Brent crude fell 4.8 percent to approximately $83.17 per barrel on 15 June following the MOU announcement. New York Times Asian equity markets surged on 15 June in a risk-on rally following the deal. Financial Times

Four major international shipping companies told the New York Times on 16 June that vessels had not resumed Hormuz crossings. New York Times Mitsui OSK Lines warned that the deal must be "material" before fleet owners rebuild confidence. Financial Times

Qatar's gas fields sustained damage affecting 17 percent of LNG export capacity, and a Saudi petrochemical complex was bombed. New York Times Recovery in the the UAE will focus on the damaged sustained to hotels, data centres, and a nuclear facility. New York Times

DYSTL Analysis

The price fall on deal announcement captures relief, not recovery. Hormuz backlog clearance depends on demining timelines, shipping insurer reassessment, and confidence that Iran will not reimpose the disruption. The tanker industry's explicit caution is a leading indicator: war-risk premiums and insurance repricing will not unwind until traffic flows consistently for weeks, not days. Physical oil supply restoration lags the price signal by that same duration.

The structural damage is durable independent of how the MOU performs. Qatar's 17-percent LNG capacity loss, the UAE's investment climate damage, and the Saudi petrochemical strike represent supply-side scarring that takes months to repair. The UAE's departure from OPEC+ and Saudi Arabia's deepening alignment with Russia through the St. Petersburg forum represent institutional fractures within Gulf producer coordination that outlast any ceasefire.

RISK TRANSMISSION: Iran's sovereign claim over Hormuz management, even without formal tolls, transmits into permanent shipping risk premium. The channel runs from legal ambiguity over passage rights to elevated war-risk insurance pricing to freight rate floors that embed in traded goods costs globally.
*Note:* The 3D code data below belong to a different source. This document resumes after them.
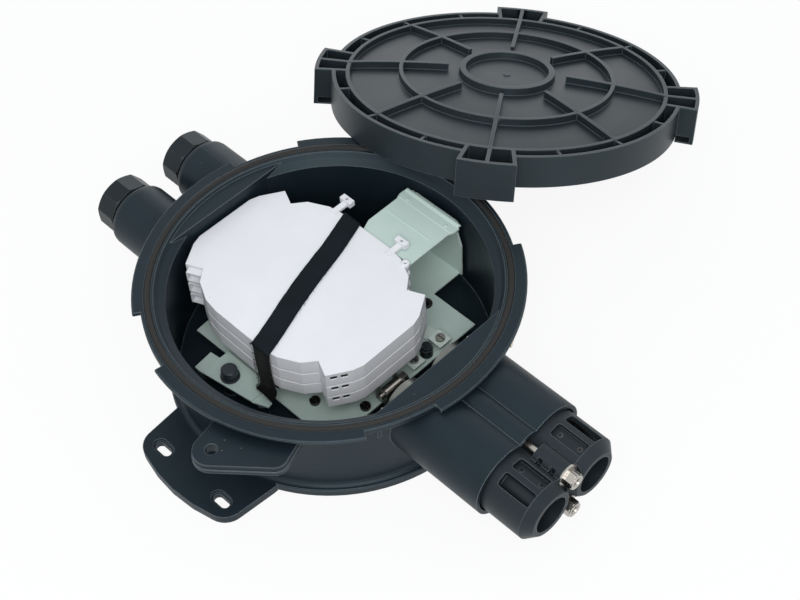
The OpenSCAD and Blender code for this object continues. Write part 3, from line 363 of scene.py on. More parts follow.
@dataclass(frozen=True)
class Finish:
    """A surface finish, built as one material.

    The colour varies softly between two shades, is painted paler along edges as a painted highlight, is
    painted darker in a looped pile's hollows as painted shade, and can carry dust, over a fine grain. Radii
    and depths are in metres, and scales are counts of the pattern in a metre.
    """

    name: str
    colour: Colour
    shade: Colour
    # Colour and strength of the painted highlight along rounded edges
    edge_highlight_colour: Colour
    edge_highlight_amount: float = 0.5
    edge_radius: float = 0.0008
    metallic: float = 0.0
    roughness: tuple[float, float] = (0.40, 0.50)
    specular: float = 0.5
    tint: Colour = (1.0, 1.0, 1.0)
    grain_scale: float = 1500.0
    grain_depth: float = 0.00002
    cloud_scale: float = 18.0
    dust: float = 0.0
    dust_scale: float = 260.0
    dust_colour: Colour = (0.25, 0.27, 0.29)
    sheen: float = 0.0
    pile: float = 0.0

    def build(self) -> bpy.types.Material:
        """Builds the finish's material on its first use, and finds it after that.

        Returns:
            The material.
        """
        found = bpy.data.materials.get(self.name)
        if found is not None:
            return found
        made = bpy.data.materials.new(self.name)
        made.use_nodes = True
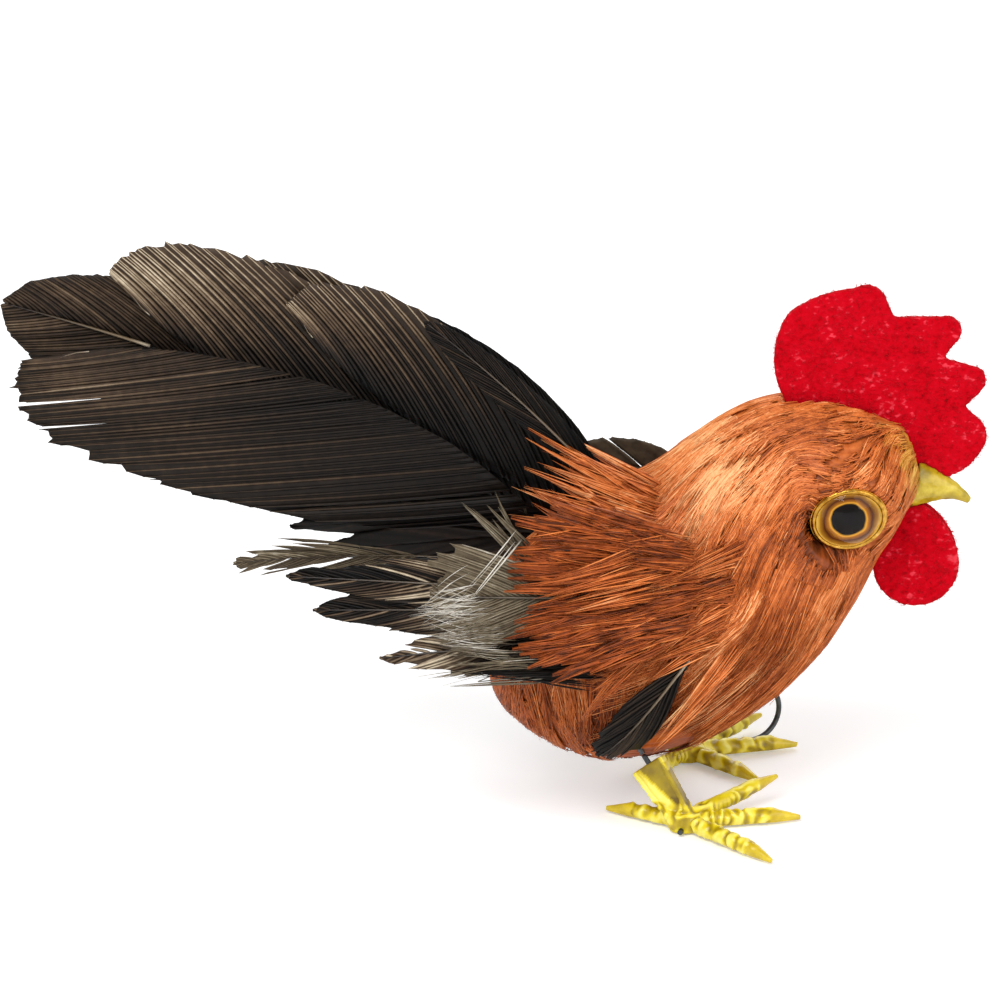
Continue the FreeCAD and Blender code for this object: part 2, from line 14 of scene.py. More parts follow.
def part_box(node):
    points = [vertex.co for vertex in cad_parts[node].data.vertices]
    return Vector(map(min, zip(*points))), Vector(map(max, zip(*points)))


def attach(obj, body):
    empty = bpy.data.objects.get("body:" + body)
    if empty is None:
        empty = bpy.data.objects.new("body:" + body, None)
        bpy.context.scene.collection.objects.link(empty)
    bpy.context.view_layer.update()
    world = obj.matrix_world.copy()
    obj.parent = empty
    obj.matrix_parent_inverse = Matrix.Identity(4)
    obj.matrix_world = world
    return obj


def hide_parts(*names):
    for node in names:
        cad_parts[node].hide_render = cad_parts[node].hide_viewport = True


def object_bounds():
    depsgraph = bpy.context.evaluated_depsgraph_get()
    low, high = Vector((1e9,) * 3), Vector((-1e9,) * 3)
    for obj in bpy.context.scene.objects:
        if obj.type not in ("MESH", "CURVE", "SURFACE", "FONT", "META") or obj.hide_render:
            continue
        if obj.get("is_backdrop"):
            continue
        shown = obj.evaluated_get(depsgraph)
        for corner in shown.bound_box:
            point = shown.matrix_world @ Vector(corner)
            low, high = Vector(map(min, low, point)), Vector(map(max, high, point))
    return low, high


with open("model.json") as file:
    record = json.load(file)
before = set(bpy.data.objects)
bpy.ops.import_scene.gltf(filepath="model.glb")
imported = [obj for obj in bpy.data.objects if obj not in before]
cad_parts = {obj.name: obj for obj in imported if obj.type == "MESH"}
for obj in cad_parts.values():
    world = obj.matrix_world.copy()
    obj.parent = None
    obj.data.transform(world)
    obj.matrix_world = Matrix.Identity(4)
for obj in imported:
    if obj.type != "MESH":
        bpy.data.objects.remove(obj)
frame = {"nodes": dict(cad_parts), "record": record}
CAD_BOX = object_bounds()
MM = 0.001

bl_info = {
    "name": "Feathered rooster ornament",
    "version": (1, 0, 0),
    "blender": (4, 5, 0),
    "location": "3D View > Sidebar > Rooster",
    "description": "Builds the plumage, feathers, felt, eyes and feet of a feathered rooster ornament",
    "category": "Object",
}


# ------------------------------------------------------------------ small helpers


def unit(vectors):
    """Vectors scaled to length one, along the last axis."""
    lengths = np.linalg.norm(vectors, axis=-1, keepdims=True)
    return vectors / np.maximum(lengths, 1e-12)


def node_points(node):
    """A CAD node's own points."""
    mesh = frame["nodes"][node].data
    points = np.zeros(len(mesh.vertices) * 3)
    mesh.vertices.foreach_get("co", points)
    return points.reshape(-1, 3)


def smooth_noise(points, scale, seed):
    """Soft value noise between 0 and 1, on any number of axes, a few waves deep."""
    rng = np.random.default_rng(seed)
    total = np.zeros(points.shape[:-1])
    for wave in range(5):
        way = rng.normal(size=points.shape[-1])
        way = way / np.linalg.norm(way)
        size = scale * (1.0 + 0.45 * wave)
        total += np.sin(points @ way * size + rng.uniform(0, 6.28))
    return 0.5 + total / 10.0


def deselect_all():
    """Nothing selected, in object mode."""
    if bpy.context.object and bpy.context.object.mode != "OBJECT":
        bpy.ops.object.mode_set(mode="OBJECT")
    bpy.ops.object.select_all(action="DESELECT")


def mesh_object(name, points, quads, triangles, attributes, material):
    """An object from arrays of points and faces, with one value per point for each attribute."""
    mesh = bpy.data.meshes.new(name)
    loops = np.concatenate([quads.ravel(), triangles.ravel()]).astype(np.int32)
    counts = np.concatenate([np.full(len(quads), 4), np.full(len(triangles), 3)]).astype(np.int32)
    mesh.vertices.add(len(points))
    mesh.vertices.foreach_set("co", np.ascontiguousarray(points, np.float32).ravel())
    mesh.loops.add(len(loops))
    mesh.loops.foreach_set("vertex_index", loops)
    mesh.polygons.add(len(counts))
    starts = np.concatenate([[0], np.cumsum(counts)[:-1]]).astype(np.int32)
    mesh.polygons.foreach_set("loop_start", starts)
    mesh.polygons.foreach_set("loop_total", counts)
    mesh.update(calc_edges=True)
    for key, values in attributes.items():
        layer = mesh.attributes.new(key, "FLOAT", "POINT")
        layer.data.foreach_set("value", np.ascontiguousarray(values, np.float32).ravel())
    mesh.polygons.foreach_set("use_smooth", np.ones(len(counts), bool))
    mesh.materials.append(material)
    thing = bpy.data.objects.new(name, mesh)
    bpy.context.scene.collection.objects.link(thing)
    return thing


def finish_piece(piece, body, slot, nodes=()):
    """Puts a piece on its body and hides the CAD nodes that it stands for."""
    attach(piece, body)
    if nodes:
        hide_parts(*nodes)
    return piece


# ------------------------------------------------------------------ fibres


def fibre_arrays(paths, ups, widths, thick):
    """Closed three-sided fibres along paths: points, quads, triangles and a count per fibre.

    paths and ups are fibre by step by xyz, widths is fibre by step, thick is a share of the width.
    """
    fibres, steps, _ = paths.shape
    along = np.gradient(paths, axis=1)
    side = unit(np.cross(along, ups))
    up = unit(np.cross(side, along))
    half = widths[..., None] / 2
    ring = np.stack([paths + side * half, paths - side * half, paths + up * half * 2 * thick], axis=2)
    points = ring.reshape(-1, 3)
    first = (np.arange(fibres) * steps * 3)[:, None, None]
    row = (np.arange(steps - 1) * 3)[None, :, None]
    corner = np.arange(3)[None, None, :]
    following = (corner + 1) % 3
    start = first + row
    quads = np.stack(
        [start + corner, start + following, start + 3 + following, start + 3 + corner], axis=-1
    ).reshape(-1, 4)
    base = np.arange(fibres)[:, None] * steps * 3
    near = base + np.array([2, 1, 0])
    far = base + (steps - 1) * 3 + np.array([0, 1, 2])
    return points, quads, np.concatenate([near, far])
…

EXPOSURE: Japan and South Korea face direct first-order exposure through LNG supply shortfall and elevated spot market costs following Qatar capacity damage. European natural gas forward contracts carry structural repricing risk if the sixty-day nuclear talks fail and the strait closes again. Gulf petrochemical exporters face second-order exposure through damaged Saudi and UAE production capacity and investor confidence repricing.

OPPORTUNITIES: If Hormuz traffic resumes consistently and demining completes on schedule, Gulf crude spot price spreads narrow and LNG spot premiums compress, benefiting gas-intensive manufacturing sectors in Asia and Europe through input cost reduction. China, as the dominant supplier of renewables infrastructure globally, captures structural demand from energy-importing economies accelerating grid diversification in direct response to this supply shock.

Iran signalled on 15 June that it intended to charge fees for unspecified "services" in the Strait, directly contradicting Vance's toll-free assurance. New York Times

Netanyahu publicly separated Israel from the US-Iran framework on Lebanon. New York Times

The G7 summit in Évian-les-Bains on 15 June provided Macron with a multilateral platform to host Trump during the deal's announcement. Financial Times

US Republican senators including Thune and Graham expressed caution about the deal without seeing its terms. New York Times

The UAE's departure from OPEC+ formalised a strategic break with Saudi Arabia. New York Times

DYSTL Analysis

The competing public interpretations of the MOU from Washington and Tehran reflect a structural problem: each party signed to a different deal domestically. Iran preserved the narrative that it ceded nothing on sovereignty; Trump preserved the narrative that he won toll-free passage and nuclear commitments. Both cannot be simultaneously true in the follow-on negotiations. The sixty-day window will expose which interpretation was accurate, and the losing side will face a domestic legitimacy crisis when it does.

Netanyahu's public defection from the Lebanon terms is not a secondary complication. It is the primary threat to the deal's viability. Iran built Lebanon into the agreement as a test of US delivery capacity. Washington failed that test within 24 hours of announcement. The question for the sixty-day nuclear talks is whether Tehran treats this as a procedural grievance to be managed or as evidence that the US cannot discipline its ally, justifying harder nuclear demands.

Trajectory: Unstable

The MOU stops active strikes but does not resolve the disputes that generated them. The indicator worth watching is whether Iran allows consistent commercial Hormuz transit without fee claims before 20 June, which would signal genuine implementation intent rather than tactical pause.

Short Term (0–30 days)

Hormuz physical reopening will lag the political announcement by weeks due to demining and shipping insurer reassessment. The Geneva signing ceremony's success depends on Iran not activating its "service fee" language, which directly contradicts US public commitments.

Medium Term (30–90 days)

The sixty-day nuclear follow-on talks begin with Iran holding leverage: the enrichment infrastructure survived, the US cannot deliver Israeli compliance on Lebanon, and Tehran can credibly threaten Hormuz reimposition. A fifteen-to-twenty-year enrichment halt remains the US demand; Iran's domestic position forecloses it at the MOU terms. The talks are more likely to produce another deferral than a verified agreement.

Long Term (90+ days)

The war has demonstrated that Iran can disrupt global energy supply and survive US military pressure without capitulating on nuclear terms. That demonstration changes the credibility calculus for every future Iran-related deterrence claim. The Hormuz passage norm will not return to its pre-war status: legal ambiguity over Iranian management rights is now a permanent feature of global energy risk, not a contingency.